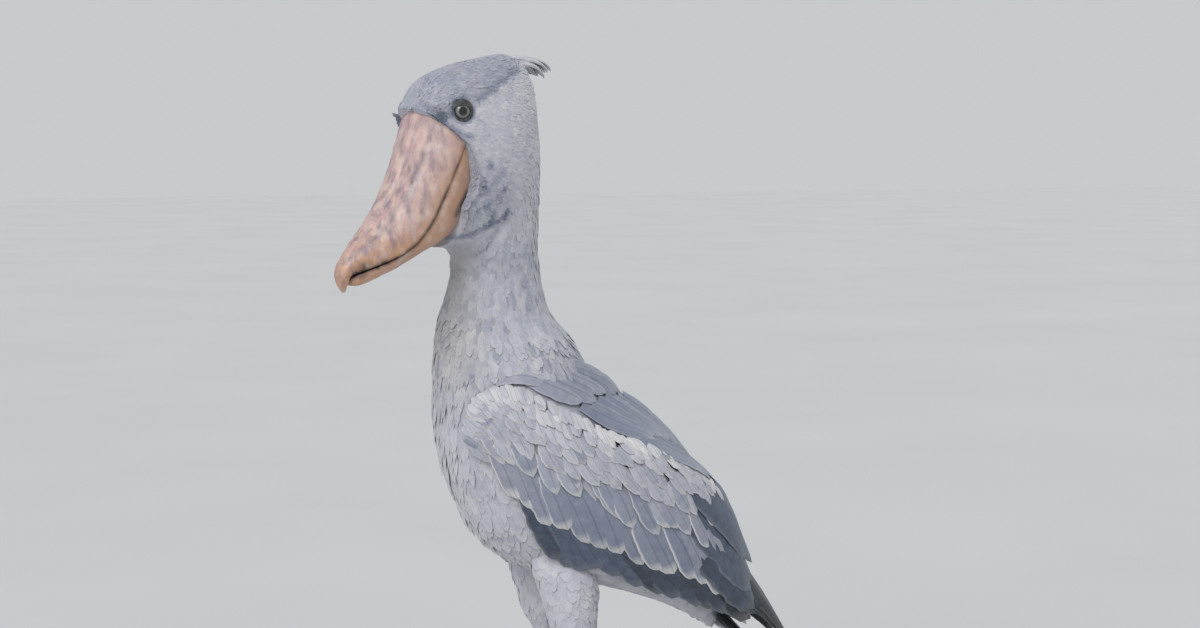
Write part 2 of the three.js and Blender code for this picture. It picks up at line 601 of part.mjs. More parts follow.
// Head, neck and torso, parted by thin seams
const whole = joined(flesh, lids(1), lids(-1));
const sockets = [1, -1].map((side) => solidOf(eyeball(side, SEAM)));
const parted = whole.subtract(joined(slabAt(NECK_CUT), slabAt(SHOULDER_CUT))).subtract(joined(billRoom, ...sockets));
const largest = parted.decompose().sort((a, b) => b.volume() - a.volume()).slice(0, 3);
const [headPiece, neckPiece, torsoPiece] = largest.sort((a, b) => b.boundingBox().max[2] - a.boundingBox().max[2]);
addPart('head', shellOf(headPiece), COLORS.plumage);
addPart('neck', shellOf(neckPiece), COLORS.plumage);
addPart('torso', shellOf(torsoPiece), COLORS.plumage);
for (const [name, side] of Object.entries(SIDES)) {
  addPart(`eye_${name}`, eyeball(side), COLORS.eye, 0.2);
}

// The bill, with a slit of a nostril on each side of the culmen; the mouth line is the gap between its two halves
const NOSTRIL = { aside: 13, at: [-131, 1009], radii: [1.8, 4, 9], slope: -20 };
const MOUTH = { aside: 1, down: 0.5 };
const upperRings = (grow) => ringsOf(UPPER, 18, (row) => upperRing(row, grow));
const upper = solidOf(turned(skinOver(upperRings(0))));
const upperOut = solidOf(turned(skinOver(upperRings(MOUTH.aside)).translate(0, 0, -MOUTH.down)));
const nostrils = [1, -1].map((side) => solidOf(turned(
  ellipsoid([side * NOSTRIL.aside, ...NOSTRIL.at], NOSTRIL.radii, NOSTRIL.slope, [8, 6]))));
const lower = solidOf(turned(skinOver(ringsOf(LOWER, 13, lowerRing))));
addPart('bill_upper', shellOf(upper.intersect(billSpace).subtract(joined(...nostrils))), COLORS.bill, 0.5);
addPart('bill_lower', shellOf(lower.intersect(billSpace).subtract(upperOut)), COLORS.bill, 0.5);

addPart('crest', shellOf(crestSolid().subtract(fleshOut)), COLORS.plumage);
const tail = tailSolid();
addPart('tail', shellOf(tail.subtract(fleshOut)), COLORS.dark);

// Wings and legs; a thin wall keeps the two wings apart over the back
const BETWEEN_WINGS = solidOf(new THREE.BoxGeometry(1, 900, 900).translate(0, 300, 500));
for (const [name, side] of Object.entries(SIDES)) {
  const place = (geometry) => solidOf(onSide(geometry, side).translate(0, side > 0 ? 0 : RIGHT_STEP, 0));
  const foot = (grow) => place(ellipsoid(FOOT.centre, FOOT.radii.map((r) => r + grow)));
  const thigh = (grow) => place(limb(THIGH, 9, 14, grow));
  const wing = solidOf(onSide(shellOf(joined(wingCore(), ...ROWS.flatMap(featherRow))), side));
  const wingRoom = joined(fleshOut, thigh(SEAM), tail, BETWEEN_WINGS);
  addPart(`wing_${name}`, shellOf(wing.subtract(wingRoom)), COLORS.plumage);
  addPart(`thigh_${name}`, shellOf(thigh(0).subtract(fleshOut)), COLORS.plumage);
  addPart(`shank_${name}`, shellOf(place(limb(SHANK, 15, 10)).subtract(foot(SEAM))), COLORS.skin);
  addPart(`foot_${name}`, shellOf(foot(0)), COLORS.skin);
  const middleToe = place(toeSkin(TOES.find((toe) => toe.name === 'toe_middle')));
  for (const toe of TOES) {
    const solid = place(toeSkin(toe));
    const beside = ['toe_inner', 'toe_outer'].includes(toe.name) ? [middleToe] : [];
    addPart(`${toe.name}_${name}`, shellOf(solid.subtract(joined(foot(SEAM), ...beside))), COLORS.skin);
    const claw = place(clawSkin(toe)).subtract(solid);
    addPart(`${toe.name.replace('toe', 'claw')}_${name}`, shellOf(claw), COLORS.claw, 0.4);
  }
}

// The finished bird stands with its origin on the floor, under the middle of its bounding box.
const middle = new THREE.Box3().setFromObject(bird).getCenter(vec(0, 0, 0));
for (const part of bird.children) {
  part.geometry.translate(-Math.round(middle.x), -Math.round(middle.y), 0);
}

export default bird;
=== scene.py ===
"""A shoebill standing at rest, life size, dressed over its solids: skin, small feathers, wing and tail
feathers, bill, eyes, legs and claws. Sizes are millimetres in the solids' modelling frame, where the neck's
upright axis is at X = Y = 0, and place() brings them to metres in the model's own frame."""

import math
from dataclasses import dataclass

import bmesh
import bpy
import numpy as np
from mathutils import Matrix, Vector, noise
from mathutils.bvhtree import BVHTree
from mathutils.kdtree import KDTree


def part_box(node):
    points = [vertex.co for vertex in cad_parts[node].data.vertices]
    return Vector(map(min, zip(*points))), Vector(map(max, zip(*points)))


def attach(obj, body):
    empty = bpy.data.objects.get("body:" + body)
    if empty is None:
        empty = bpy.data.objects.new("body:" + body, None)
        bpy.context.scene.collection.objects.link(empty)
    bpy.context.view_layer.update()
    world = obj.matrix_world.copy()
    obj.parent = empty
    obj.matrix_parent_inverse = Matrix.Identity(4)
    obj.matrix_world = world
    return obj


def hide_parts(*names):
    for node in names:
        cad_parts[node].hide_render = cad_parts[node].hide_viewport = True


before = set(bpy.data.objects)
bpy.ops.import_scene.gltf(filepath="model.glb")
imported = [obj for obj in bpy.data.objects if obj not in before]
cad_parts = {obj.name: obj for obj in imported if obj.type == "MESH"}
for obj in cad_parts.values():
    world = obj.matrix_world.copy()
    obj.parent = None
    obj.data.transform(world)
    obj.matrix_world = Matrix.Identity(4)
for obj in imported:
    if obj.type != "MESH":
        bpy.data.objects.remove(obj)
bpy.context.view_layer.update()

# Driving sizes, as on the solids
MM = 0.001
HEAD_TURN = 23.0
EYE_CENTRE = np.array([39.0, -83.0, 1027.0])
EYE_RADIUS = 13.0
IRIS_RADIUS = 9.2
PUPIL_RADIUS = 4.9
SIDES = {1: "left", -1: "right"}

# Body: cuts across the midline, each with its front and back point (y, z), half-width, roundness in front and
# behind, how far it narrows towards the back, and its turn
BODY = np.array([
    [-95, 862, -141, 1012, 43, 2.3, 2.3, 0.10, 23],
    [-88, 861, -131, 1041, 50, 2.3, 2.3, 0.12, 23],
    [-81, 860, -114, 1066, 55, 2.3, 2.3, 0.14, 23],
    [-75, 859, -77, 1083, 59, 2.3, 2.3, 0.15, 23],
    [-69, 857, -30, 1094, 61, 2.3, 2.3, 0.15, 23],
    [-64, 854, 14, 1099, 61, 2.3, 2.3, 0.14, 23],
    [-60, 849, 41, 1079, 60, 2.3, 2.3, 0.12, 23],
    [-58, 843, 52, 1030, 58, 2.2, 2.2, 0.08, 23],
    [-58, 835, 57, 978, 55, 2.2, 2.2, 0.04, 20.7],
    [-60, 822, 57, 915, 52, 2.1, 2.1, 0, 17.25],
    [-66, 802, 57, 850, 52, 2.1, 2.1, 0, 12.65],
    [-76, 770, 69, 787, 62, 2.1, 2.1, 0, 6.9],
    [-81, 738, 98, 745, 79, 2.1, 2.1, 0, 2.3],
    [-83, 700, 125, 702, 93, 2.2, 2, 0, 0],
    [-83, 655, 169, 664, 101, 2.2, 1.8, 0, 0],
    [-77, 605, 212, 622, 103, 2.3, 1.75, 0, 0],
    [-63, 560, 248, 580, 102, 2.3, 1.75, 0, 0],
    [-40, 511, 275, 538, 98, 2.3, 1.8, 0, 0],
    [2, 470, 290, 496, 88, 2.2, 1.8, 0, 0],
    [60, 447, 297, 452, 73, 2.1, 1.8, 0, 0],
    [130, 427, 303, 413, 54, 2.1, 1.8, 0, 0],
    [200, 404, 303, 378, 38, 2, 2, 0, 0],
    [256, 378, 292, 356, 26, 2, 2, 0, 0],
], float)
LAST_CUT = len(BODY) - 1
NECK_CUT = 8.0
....
◆ Work instructions:
Copy every line that includes the string "empty" from the material above.

◆ Result:
    empty = bpy.data.objects.get("body:" + body)
    if empty is None:
        empty = bpy.data.objects.new("body:" + body, None)
        bpy.context.scene.collection.objects.link(empty)
    obj.parent = empty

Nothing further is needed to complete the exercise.